Teacher Shao's pet turtle wandered around the room like a cat while we sat on his floor.

We then savored another veggie banquet at a nearby restaurant, tasty and filling, unaware that it would be the last extravagant meal we would have, courtesy the tour, for three weeks. We also enjoyed a guqin concert by Teacher Shao. Some of our group also demonstrated their kung fu, qi gong, and sword techniques.
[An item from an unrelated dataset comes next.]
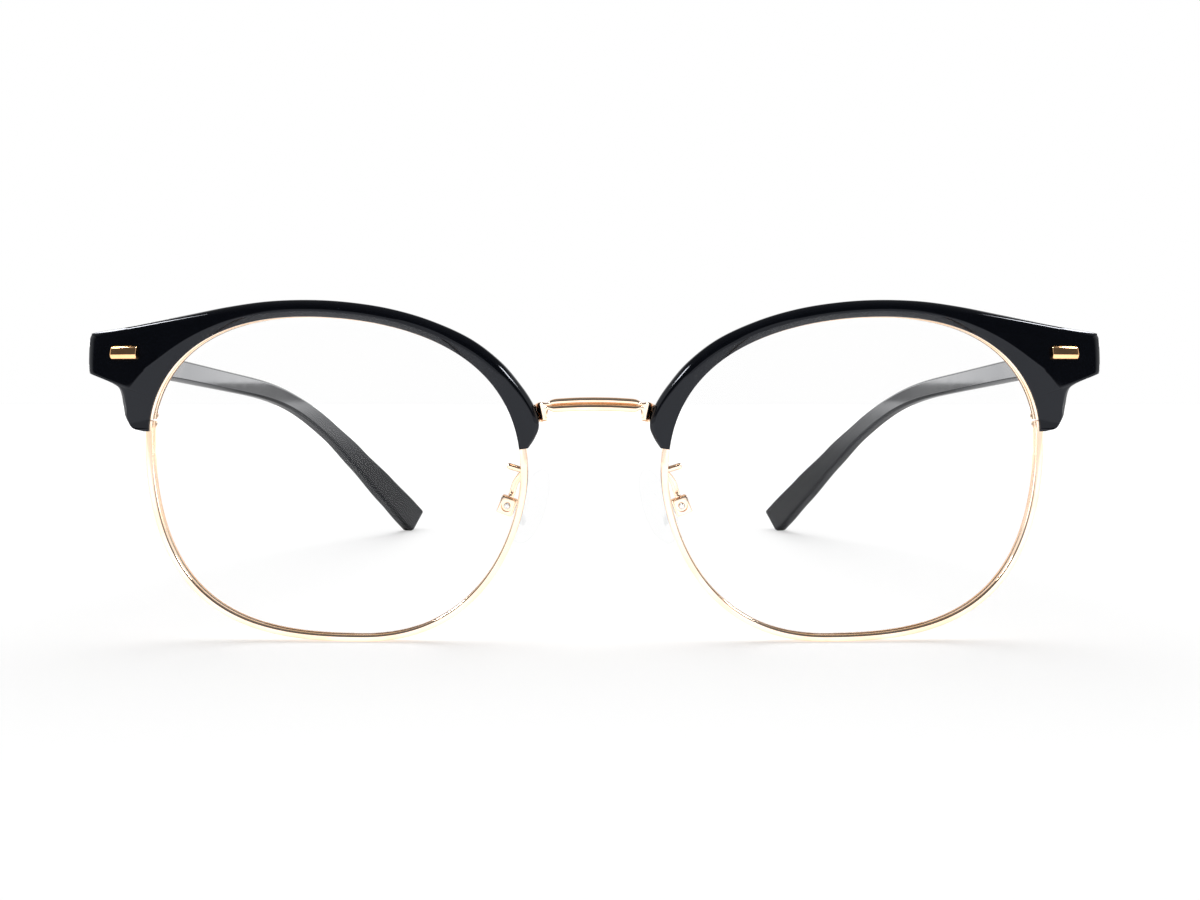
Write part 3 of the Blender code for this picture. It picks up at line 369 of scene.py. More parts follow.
def finishPiece(piece, name, node, finish, angle=35):
    piece.name = name
    shape = bmesh.new()
    shape.from_mesh(piece.data)
    bmesh.ops.remove_doubles(shape, verts=shape.verts, dist=mergeReach)
    for corner in shape.verts:      # the CAD box is the outer limit
        for axis in range(3):
            corner.co[axis] = min(max(corner.co[axis], cadBox[0][axis]), cadBox[1][axis])
    bmesh.ops.recalc_face_normals(shape, faces=shape.faces)
    shape.to_mesh(piece.data)
    shape.free()
    piece.data.name = name
    piece.data.materials.clear()
    piece.data.materials.append(finish)
    pick(piece)
    bpy.ops.object.shade_smooth_by_angle(angle=math.radians(angle))
    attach(piece, frame["nodes"][node]["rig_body"])
    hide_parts(node)
    return piece


def bothSides(piece, node, finish, angle=35):
    # finishes the left piece and its mirror image
    twin = bpy.data.objects.new(piece.name, piece.data.copy())
    bpy.context.scene.collection.objects.link(twin)
    twin.data.transform(Matrix.Diagonal((-1, 1, 1, 1)))
    finishPiece(piece, camelName("left", node), "left_" + node, finish, angle)
    finishPiece(twin, camelName("right", node), "right_" + node, finish, angle)
    return piece, twin


# Finishes

class Wire:
    # a node's output that can be used in sums
    def __init__(self, finish, socket):
        self.finish = finish
        self.socket = socket

    def sums(self, operation, first, second):
        return self.finish.node('ShaderNodeMath', {"operation": operation}, {0: first, 1: second})

    def __add__(self, other):
        return self.sums('ADD', self, other)

    def __radd__(self, other):
        return self.sums('ADD', other, self)

    def __sub__(self, other):
        return self.sums('SUBTRACT', self, other)

    def __rsub__(self, other):
        return self.sums('SUBTRACT', other, self)

    def __mul__(self, other):
        return self.sums('MULTIPLY', self, other)

    def __rmul__(self, other):
        return self.sums('MULTIPLY', other, self)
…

After dinner, we walked back to Teacher Shao's to pick up our calligraphy. It was hot and claustrophobic and I didn't want to linger, so I left early in the darkness with another new friend, a nice young Brit who taught theatre to high school students. We thought we knew the way back to the hotel, but after circling around the not too well lit neighborhood several times, asking non-English speaking strangers to point the way to the hotel named on our room keys, we finally arrived at it. But who knew there were two hotels with the same name! We actually had to enter the door to realize we were not in the correct Fragrant Hills Hotel. Just like two Tony Leungs. Our hotel proved to be the shorter one.

XIAN '08

I wake at dawn, a little overwhelmed by the quick HK visit and flight to Xian, which included the most astonishing views up over the mountains, flying low, the mountains just kept getting more and more dramatic, until they suddenly fell off, like the front range of the Rockies, before the grand plain that Xian sits in. The morning air in Xian is thick and hazy and smells of coal. After a hotel breakfast that affords some initial bonding among this group, we visit a park along the city walls where we do qi gong to calm us after travel. Chinese park visitors watch us, and some join in.

Xian City Wall Park

A New Way of Walking

In the park, there is a curious stone pattern to encourage a kind of foot reflexology as you walk around it. My plantar's fasciitis was a little sensitive, so I avoided this stimulation. Kids love it.

There are always auspicious animals on the roofs of the ancient-style structures; don't know that the cranes on the new buildings are quite so auspicious.